6. We have to consider whether the second ground applies. If the plaintiffs Nos. 1 and 2 are now entitled to recover their shares of the debt from the first defendant, then the second ground would not apply. If they are entitled to bring the suit against the first defendant to recover the entire debt on behalf of themselves and of the second defendant and for their joint benefit, and not their share only, then it is clear that the second ground would apply.

7. Now, it appears to me that under Section 45 of the Contract Act they are all bound to sue to recover the entire debt or, if any on a of them refuses to join as plaintiff, he is to be made a defendant and the suit must be for the recovery of the entire debt. The section distinctly states that it is a joint claim and they must sue jointly. This is made clear also in the case of promissory-notes by Sections 78 and 82 of the Negotiable Instruments Act. Section 78 prescribes that the debt should be paid to the holder of the promissory-note and Section 82, to the holder thereof, or in other words to all the payees. I am therefore unable to agree with the decisions which hold that in India each payee must be considered to be entitled to bring a separate suit for the recovery of his own share.

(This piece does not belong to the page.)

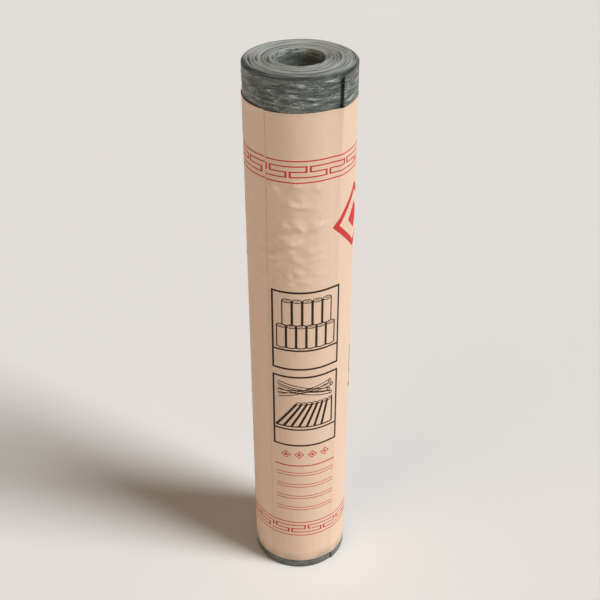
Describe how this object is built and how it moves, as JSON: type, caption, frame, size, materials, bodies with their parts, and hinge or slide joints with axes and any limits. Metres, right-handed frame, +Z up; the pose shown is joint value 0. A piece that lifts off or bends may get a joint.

8. Section 38 of the Contract Act also supports the same view. It says that “an offer to one of several joint promisees has the same legal consequences as an offer to all of them”; and under the first clause the promisor is not responsible for non-performance if his offer has not been accepted. It is difficult to impute an intention to the Legislature that the promisor was entitled to make the offer though the promisee was not entitled to accept it. It seems clear that if the promisor was entitled to offer payment to one of the promisees which the latter was entitled to accept, the promisor cannot be held to be liable to pay over again to the other promisees what he has already paid. The payment therefore must be treated as a complete discharge. The decision that one co-heir cannot give a discharge for the claim of the others does not apply to this case.

9. It is said that the authority of Wallace v. Kelsall (1840) 7 M. & W., 264 (56 R.R., 707) has been considerably shaken by later English decisions. It is unnecessary to enquire whether this is so or not as English decisions are not precedents which govern us, but are only referred to for the purpose of finding out the principle underlying those decisions and to explain the Indian Statutes which are usually framed with reference to those decisions. The cases cited are later than the Contract Act. It has also to be remembered that, while the English law as laid down in Wallace v. Kelsall (1840) 7 M. & W., 264 (56 R.R., 707) allowed one creditor to give a valid discharge, it did not generally allow him to sue alone. But the Roman law and those Continental systems which followed it allowed one creditor to sue alone for the entire debt. See Evans Pothies I, 144 II, 55 ss. The Contract Act therefore in allowing payment to be made to one creditor was in strict accordance with the Roman and the English law as then understood.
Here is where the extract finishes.